++++ GIVEN DATA

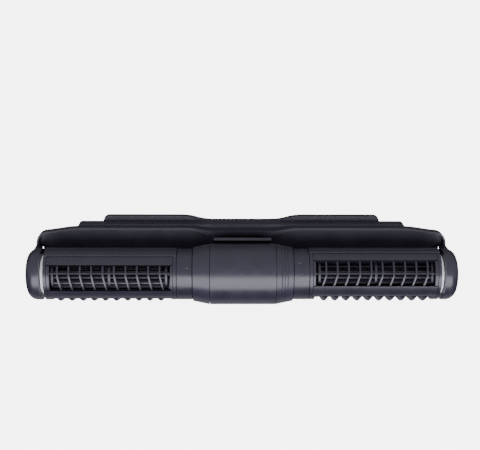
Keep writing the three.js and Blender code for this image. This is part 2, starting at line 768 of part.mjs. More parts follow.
// The inlet's ribs stand a little proud of the cage.
function inletGuard() {
  const turn = [INLET_WINDOW[0] - 2, INLET_WINDOW[1] + 2];
  const radius = [CAGE_BORE + 0.2, CAGE_RADIUS + INLET_RIB_RISE];
  const ribs = ribCentres.map((centre) => rib({ centre, width: INLET_RIB_WIDTH, radius, turn, steps: 4 }));
  const frame = panel(INLET_PANEL, INLET_WINDOW, 8);
  return joined(frame, ...ribs, stringer((INLET_WINDOW[0] + INLET_WINDOW[1]) / 2, 3));
}

// ---------------------------------------------------------------- rotor pieces

const COUPLER_END = IMPELLER_START + 3;
const shaft = () => rod(-SHAFT_END, SHAFT_END, SHAFT_RADIUS, SMALL_ROUND);
const magnetRotor = () =>
  ring(-MAGNET_ROTOR_HALF, MAGNET_ROTOR_HALF, SHAFT_RADIUS + PRESS, MAGNET_ROTOR_RADIUS, SMALL_ROUND);
const thrustWasher = () =>
  ring(WASHER_START, WASHER_START + WASHER_THICK, SHAFT_RADIUS + PRESS, BEARING_RADIUS, SMALL_ROUND);

function driveCoupler() {
  const socket = SHAFT_RADIUS + PRESS;
  return turned(
    [
      [SHAFT_END + PRESS, 0],
      [SHAFT_END + PRESS, socket],
      [COUPLER_START, socket],
      [COUPLER_START, COUPLER_RADIUS],
      [COUPLER_END, COUPLER_RADIUS],
      [COUPLER_END, 0],
    ],
    SMALL_ROUND,
  );
}

const PIN_START = IMPELLER_END - 6;
const pivotPin = () => rod(PIN_START, PIN_END, PIN_RADIUS, SMALL_ROUND);

// One curved blade, drawn where it stands on the +Y side of the axis.
function blade(turn) {
  const outer = IMPELLER_RADIUS - 0.9;
  const inner = outer - BLADE_DEPTH;
  const middle = (inner + outer) / 2;
  const thick = 0.9;
  const section = new THREE.Shape();
  section.moveTo(inner, 0);
  section.quadraticCurveTo(middle, -0.4, outer, 2.2);
  section.lineTo(outer, 2.2 + thick);
  section.quadraticCurveTo(middle, thick - 0.4, inner, thick);
  section.closePath();
  const overlap = DISC_THICK / 2;
  const bar = beamShape(section, IMPELLER_START + overlap, IMPELLER_END - overlap, 1);
  return solid(bar.rotateX(radians(turn)));
}

function impeller() {
  const socket = COUPLER_RADIUS + PRESS;
  const drivenDisc = turned([
    [COUPLER_END + PRESS, 0],
    [COUPLER_END + PRESS, socket],
    [IMPELLER_START, socket],
    [IMPELLER_START, IMPELLER_RADIUS],
    [IMPELLER_START + DISC_THICK, IMPELLER_RADIUS],
    [IMPELLER_START + DISC_THICK, socket + 2.4],
    [COUPLER_END + 2, socket + 2.4],
    [COUPLER_END + 2, 0],
  ], DISC_ROUND);
  const pinSocket = PIN_RADIUS + PRESS;
  const outerDisc = turned([
    [PIN_START - PRESS, 0],
    [PIN_START - PRESS, pinSocket],
    [IMPELLER_END, pinSocket],
    [IMPELLER_END, IMPELLER_RADIUS],
    [IMPELLER_END - DISC_THICK, IMPELLER_RADIUS],
    [IMPELLER_END - DISC_THICK, pinSocket + 2.4],
    [PIN_START - 2, pinSocket + 2.4],
    [PIN_START - 2, 0],
  ], DISC_ROUND);
  const middle = (IMPELLER_START + IMPELLER_END) / 2;
  const middleRing = ring(
    middle - DISC_THICK / 2,
    middle + DISC_THICK / 2,
    IMPELLER_RADIUS - BLADE_DEPTH - 1,
    IMPELLER_RADIUS,
    DISC_ROUND,
  );
  return joined(drivenDisc, outerDisc, middleRing, ...aroundAxis(blade, BLADE_COUNT));
}

// ---------------------------------------------------------------- materials

function material(color, roughness, metalness = 0) {
  return new THREE.MeshStandardMaterial({ color, roughness, metalness });
}

const bodyPlastic = () => material(0x2b2933, 0.35);
const cagePlastic = () => material(0x26242e, 0.4);
const impellerPlastic = () => material(0x1c1b22, 0.5);
const whitePlastic = () => material(0xf0f0ee, 0.4);
const padRubber = () => material(0x17171a, 0.9);
const sealRubber = () => material(0x101012, 0.8);
const stainless = () => material(0xb9bcc0, 0.3, 1);
const magnetPlating = () => material(0x8f9296, 0.35, 1);
const zincSteel = () => material(0x9a9c9f, 0.45, 1);
const laminations = () => material(0x5c5e63, 0.5, 1);
const copper = () => material(0xb0683a, 0.4, 1);
const ceramic = () => material(0xe4e2dc, 0.3);
const boardGreen = () => material(0x1f5a38, 0.5);

// ---------------------------------------------------------------- assembly

function geometryOf(shape) {
  const mesh = shape.getMesh();
  const geometry = new THREE.BufferGeometry();
  geometry.setAttribute("position", new THREE.BufferAttribute(new Float32Array(mesh.vertProperties), 3));
  geometry.setIndex(new THREE.BufferAttribute(new Uint32Array(mesh.triVerts), 1));
  return geometry;
}

const pump = new THREE.Group();
pump.name = "wave_maker_pump";

function add(name, shape, finish) {
  const geometry = geometryOf(shape).toNonIndexed();
  geometry.computeVertexNormals();
  const mesh = new THREE.Mesh(geometry, finish);
  mesh.name = name;
  pump.add(mesh);
  return mesh;
}

// Adds a left and a right copy of a piece drawn on the +X side.
function addPair(name, shape, finish) {
  add(name + "_right", shape, finish());
  const left = add(name + "_left", shape, finish());
  left.scale.x = -1;
}

// The same for a piece of a cage, each copy turned as its cage is set.
// Each piece of a cage is made for the turn its cage is set at, and then turned to it.
function addCagePair(name, shapeAt, finish) {
  const right = add(name + "_right", shapeAt(RIGHT_CAGE_TURN), finish());
  right.rotation.x = -radians(RIGHT_CAGE_TURN);
  const left = add(name + "_left", shapeAt(LEFT_CAGE_TURN), finish());
  left.scale.x = -1;
  left.rotation.x = -radians(LEFT_CAGE_TURN);
}

add("back_frame", backFrame(), bodyPlastic());
add("magnet_housing", magnetHousing(), bodyPlastic());
add("magnet_cover", magnetCover(), bodyPlastic());
add("glass_pad", glassPad(), padRubber());
add("keeper_plate", keeperPlate(), zincSteel());
addPair("magnet", magnet(), magnetPlating);
coverScrewPlaces.forEach((place, i) => add("cover_screw_" + (i + 1), coverScrew(place), stainless()));
bothSides.forEach((side, i) => add("foot_screw_" + (i + 1), footScrew(side), stainless()));

addPair("end_cap", endCap(), bodyPlastic);
addPair("end_cap_screw", capScrew(), stainless);
addPair("end_ring", endRing(), whitePlastic);
addPair("end_bearing", endBearing(), ceramic);

add("motor_shell", motorShell(), bodyPlastic());
add("motor_end_bell_right", endBell(true), bodyPlastic());
add("motor_end_bell_left", endBell(false), bodyPlastic()).scale.x = -1;
addPair("seal_ring", sealRing(), sealRubber);
addPair("motor_bearing", motorBearing(), ceramic);
add("stator_core", statorCore(), laminations());
aroundAxis(coil, TOOTH_COUNT).forEach((shape, i) => add("coil_" + (i + 1), shape, copper()));
add("stator_can", statorCan(), bodyPlastic());
add("driver_board", driverBoard(), boardGreen());
add("cable_gland", cableGland(), bodyPlastic());
add("gland_nut", glandNut(), bodyPlastic());

addCagePair("cage_shell", cageShell, cagePlastic);
addCagePair("cage_collar", cageCollar, cagePlastic);
addCagePair("outlet_grille", outletGrille, cagePlastic);
addCagePair("inlet_guard", inletGuard, cagePlastic);

add("shaft", shaft(), stainless());
add("magnet_rotor", magnetRotor(), magnetPlating());
addPair("thrust_washer", thrustWasher(), ceramic);
addPair("drive_coupler", driveCoupler(), impellerPlastic);
addPair("impeller", impeller(), impellerPlastic);
addPair("pivot_pin", pivotPin(), stainless);

pump.position.y = -AXIS_TO_GLASS;

export default pump;
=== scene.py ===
import json
import math

import bmesh
import bpy
from mathutils import Matrix, Vector


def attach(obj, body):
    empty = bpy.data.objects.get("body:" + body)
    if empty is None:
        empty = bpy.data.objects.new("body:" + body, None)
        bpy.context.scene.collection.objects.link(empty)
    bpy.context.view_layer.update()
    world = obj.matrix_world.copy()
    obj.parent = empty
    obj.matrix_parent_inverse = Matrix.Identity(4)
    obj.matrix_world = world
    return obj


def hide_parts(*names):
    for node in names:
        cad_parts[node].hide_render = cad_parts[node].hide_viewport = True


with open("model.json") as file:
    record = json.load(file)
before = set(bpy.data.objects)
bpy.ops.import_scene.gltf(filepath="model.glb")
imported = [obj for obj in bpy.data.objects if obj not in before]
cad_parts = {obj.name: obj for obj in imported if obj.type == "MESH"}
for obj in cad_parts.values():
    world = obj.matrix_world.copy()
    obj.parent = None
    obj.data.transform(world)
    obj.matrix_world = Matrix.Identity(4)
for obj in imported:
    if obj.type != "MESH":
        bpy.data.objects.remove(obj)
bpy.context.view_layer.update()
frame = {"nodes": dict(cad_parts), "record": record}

# Sizes below are millimetres about the pump axis, as in the CAD part: +X along the rotor,
# +Y to the glass, +Z up. A turn is an angle in degrees up from straight ahead (-Y).
MM = 0.001
AXIS_Y = -58.0
FACETS = 160
SMALL_FACETS = 64
FIT = 0.3  # gap between two pieces that are fixed to each other
RUN = 0.35  # gap round a piece that turns
THROUGH = 1.0  # how far a cutting shape passes a face it opens

BARREL_HALF = 27.0
BARREL_RADIUS = 25.3
BARREL_BORE = 22.8
FOOT_HALF = (18, 8)  # half length and half height of the motor's foot
BELL_FACE = 27.3
BELL_END = 41.2
COLLAR_START = 41.55
COLLAR_END = 54.2
CAGE_END = 162.4
CAGE_RADIUS = 21.2
CAGE_BORE = 19.0
CAP_START = 165.7
CAP_END = 178.4
CAP_RADIUS = 21.3
BOSS_RADIUS = 12.0
SPIGOT_RADIUS = 16.95
BELL_END_RADIUS = CAGE_RADIUS + 1.3
SHAFT_BORE = 2.85
BEARING_SEAT = 6.3  # radius of the seats that the bearings sit in
GLAND_TURN = 220
GLAND_BOSS_RADIUS = 6
GLAND_START = 27.8
GLAND_RADIUS = 4.4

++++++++

Every line that holds the word "context" should be extracted.

        bpy.context.scene.collection.objects.link(empty)
    bpy.context.view_layer.update()
bpy.context.view_layer.update()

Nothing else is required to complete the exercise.